In one container, put two $5 bills. This is your "conservative" investment pool.

In a second container, put in one $1 bill and one $20 bill. This is your "aggressive" investment pool.

Now figure out how many years you have until retirement. Let's say it is 30.

Reach into the "aggressive" container and pull out a bill. Write the value down. Put the bill back in, and repeated 29 times. Take the average of your 29 pulls.

Note that after the first few pulls, there's a chance your average will be below $5, which means you would have made a bad investment by putting the money in an aggressive portfolio if you were to pull it after only a few years.

But the average after 20 pulls and after 30 pulls will be very similar, and both will be higher than $5, showing that the aggressive option both has a higher average return and is not really so volatile at all.
Anonymous
Age 36. 100% equities. 6.1% of that is in balanced funds. 93.9% in growth funds. I don't expect to keep this allocation forever but I can't imagine making significantly conservative moves before age 40. And honestly I just went to the 6% balanced funds at age 34-35; before that it was all high growth.
Anonymous
My IRA is extremely risky (mid 30s). On any given day it'll be up / down 5 figures.
Anonymous
Does the old rule (I think it was something like 110 - age = % you put in stocks) still apply? Somehow with bond rates being so low and with people working longer, I just done see how a 35 yr old can only be 75% in stocks. At 35 most people still have 30 working yrs left, at least. I know for me, I'm all in stocks -- and the vast majority of that is in growth funds/S&P ETFs -- not the balanced funds or retirement target date funds since they often use that stock/bond % rule
Anonymous
Anonymous wrote:Does anybody have an aggressive risky growth portfolio? It's pretty ballsy and scary to do, even though I know that long term it probably would be lucrative. Just looking for somebody to say "Yes I have done it and I'm not living in a box". I have a roth ira i want to do this to since I'm pretty young and have a high risk tolerance. I have other assets too.


Are you talking about public equities or alternative investments like venture capital? Most of the replies refer to investing in aggressive growth mutual funds, which I don't find "extremely risky." Higher on the risk tolerance curve for sure, but if you want real diversification and possibility for much higher returns, then venture capital/growth equity is the way to go. Within that small asset class, you still have angel investing (riskiest), early-stage venture, late stage VC, etc... For exposure to some parts of this asset class, you would need to be an LP (limited partner) in a fund. The whole idea of investing in these alternative asset classes is diversification, but alternatives encompasses hedge funds, venture, private equity, real estate, estate...

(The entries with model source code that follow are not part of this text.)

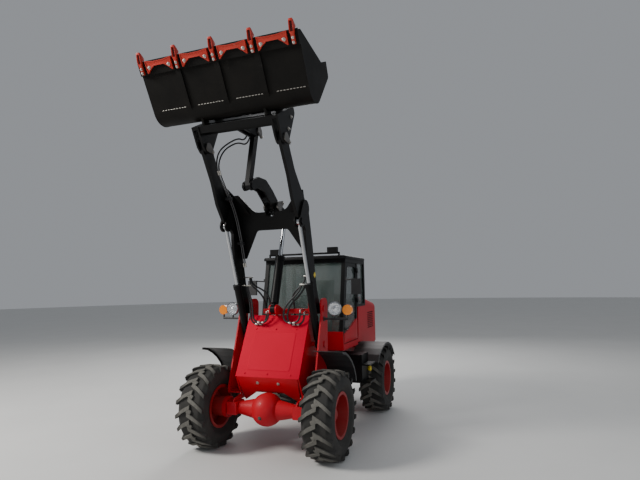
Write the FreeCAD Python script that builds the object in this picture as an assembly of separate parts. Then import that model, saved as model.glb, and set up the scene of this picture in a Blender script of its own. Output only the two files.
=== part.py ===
import FreeCAD, Part
import math
import os
from FreeCAD import Vector

# Compact articulated wheel loader with its bucket raised and rolled back.
# Millimetres. +X is forward, +Y is the machine's left, +Z is up. Every outline below is
# drawn in side view from the point on the ground under the front axle. The finished
# pieces are then moved so that the origin is on the ground at the middle of the machine.

# Running gear
WHEELBASE = 2490.0
TRACK = 1700.0
TYRE_D = 1075.0
TYRE_W = 405.0
LUG_H = 30.0
LUGS = 18
LUG_W = 62.0
RIM_D = 508.0
RIM_W = 330.0
RIM_LIP = 26.0
RIM_WALL = 10.0
HUB_D = 250.0
AXLE_TUBE_D = 150.0
DIFF_D = 420.0
BRAKE_D = 330.0
FIT = 0.3

# Frames
PLATE = 20.0
SKIN = 6.0
INNER_Y = 440.0
OUTER_Y = 612.0
PIVOT_X = -0.5 * WHEELBASE
PIVOT_PIN_D = 70.0
PIN_PLAY = 0.05
TAIL = 1160.0
RAIL_Y = 330.0

# Loader linkage at rest, side view
BOOM_PIVOT = (-480.0, 1810.0)
BUCKET_PIN = (622.0, 3899.0)
LIFT_FOOT = (-480.0, 1330.0)
LIFT_EYE = (132.0, 2943.0)
ROCKER_PIN = (-215.0, 3223.0)
LINK_FOOT = (474.0, 3385.0)
LINK_HEAD = (288.0, 4146.0)
TILT_EYE = (-624.0, 3127.0)
TILT_FOOT = (-210.0, 1815.0)
ARM_Y = 540.0
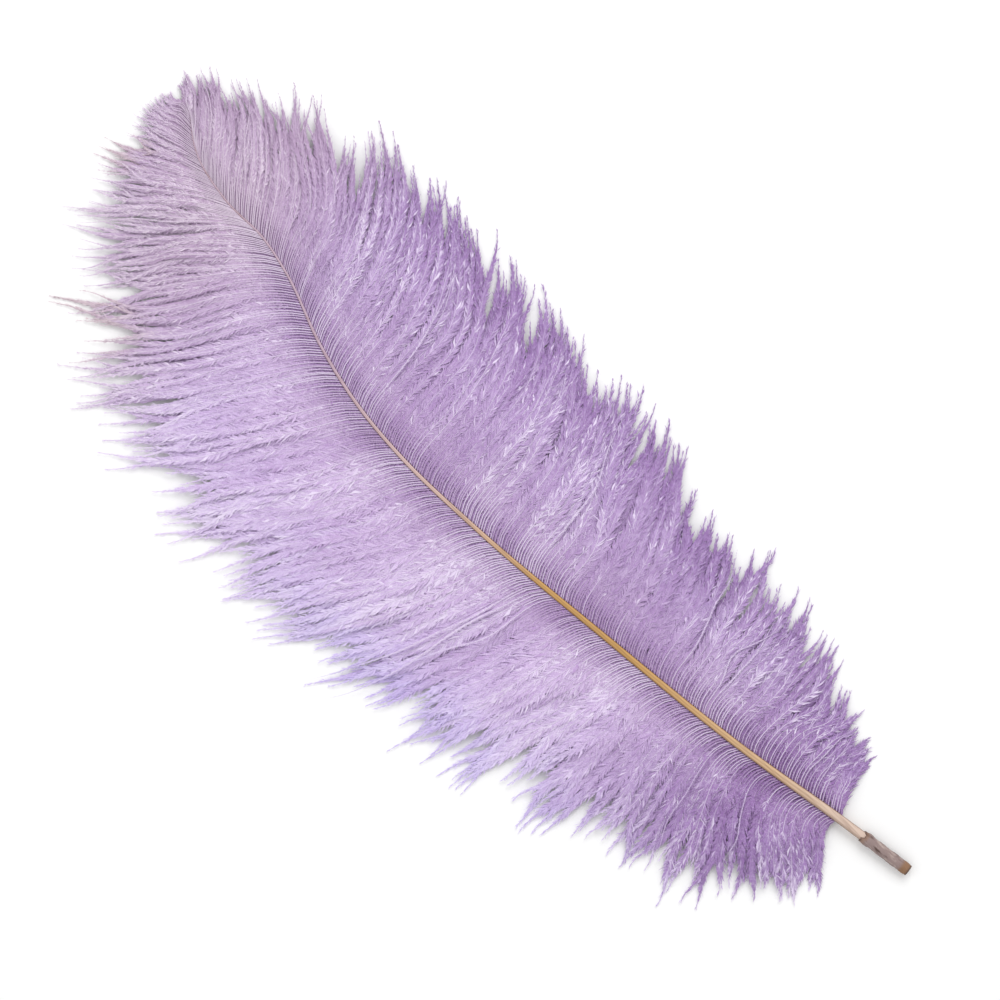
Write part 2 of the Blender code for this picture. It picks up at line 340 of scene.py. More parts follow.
@dataclass(frozen=True)
class ShadeTree:
    """Makes shader nodes and links them.

    Attributes:
        material: The material whose nodes they are.
    """

    material: bpy.types.Material

    @classmethod
    def start(cls, name: str) -> ShadeTree:
        """Starts a material with a plain Principled shader.

        Args:
            name: The material's name.

        Returns:
            The tree of its nodes.
        """
        material = bpy.data.materials.new(name)
        material.use_nodes = True
        return cls(material)

    @property
    def shader(self) -> bpy.types.Node:
        """The Principled shader."""
        return self.material.node_tree.nodes["Principled BSDF"]

    def node(self, kind: str, **settings: object) -> bpy.types.Node:
        """Adds a node.

        Args:
            kind: The node's type.
            **settings: Its properties, by name.

        Returns:
            The node.
        """
        made = self.material.node_tree.nodes.new(kind)
        for name, value in settings.items():
            setattr(made, name, value)
        return made

    def link(self, out: Socket, into: Socket) -> None:
        """Links two sockets."""
        self.material.node_tree.links.new(out, into)

    def layer(self, name: str) -> Socket:
        """Reads a layer of numbers of the mesh."""
        return self.node("ShaderNodeAttribute", attribute_name=name).outputs["Fac"]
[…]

Bottom line, how "risky" are you thinking?
Anonymous
Yes, my roth is super risky. I don't advise others as I don't want to be blamed for the mini crashes. I am heavily invested in an electric energy stock.
Anonymous
Mine is invested as aggressive as I can. I am 38 and keep readjusting to the age adjusted fund for 18-25 year olds (99% equities).
Anonymous
Anonymous wrote:
In a second container, put in one $1 bill and one $20 bill. This is your "aggressive" investment pool.

So a 1% annual return is the worst-case scenario in this exercise? What about a 30% loss when rather than adding $1 and $20 bills you'd need to subtract 30 for a few years?
Anonymous
Anonymous wrote:
Anonymous wrote:
In a second container, put in one $1 bill and one $20 bill. This is your "aggressive" investment pool.

So a 1% annual return is the worst-case scenario in this exercise? What about a 30% loss when rather than adding $1 and $20 bills you'd need to subtract 30 for a few years?


It doesn't make a difference if there are no negative numbers in the hat because the spread is what is relevant for purposes of comparing returns. Arbitrarily reduce the value of each bill, including to negative numbers, and you get the same result. The only thing you need for the math to work in the real world is for the market to trend up over a long enough period of time, because then the average increase in an aggressive portfolio will definitionally outperform the average return in the conservative portfolio given a large enough sample size.

Put simply, if you have thirty years to invest and you believe the market will be higher after thirty years than it is now, the "aggressive" portfolio is easily the not a high risk option.
Anonymous
Yes we are (mid thirties) and we do not live in a box (yet). I though I was aggressive by placing my 401K in a target fund for people who are 10 years my junior and Roth IRA in growth fund. Then I met my husband who places his entire 401K on 30 individual stocks and churn them every year. So far his account make the most money so there must be a method to his madness and I leave it be. I will not advise anyone to do what we are doing since we are clearly way too comfortable with high risk. But please take some calculated risk if you ever want to retire comfortably.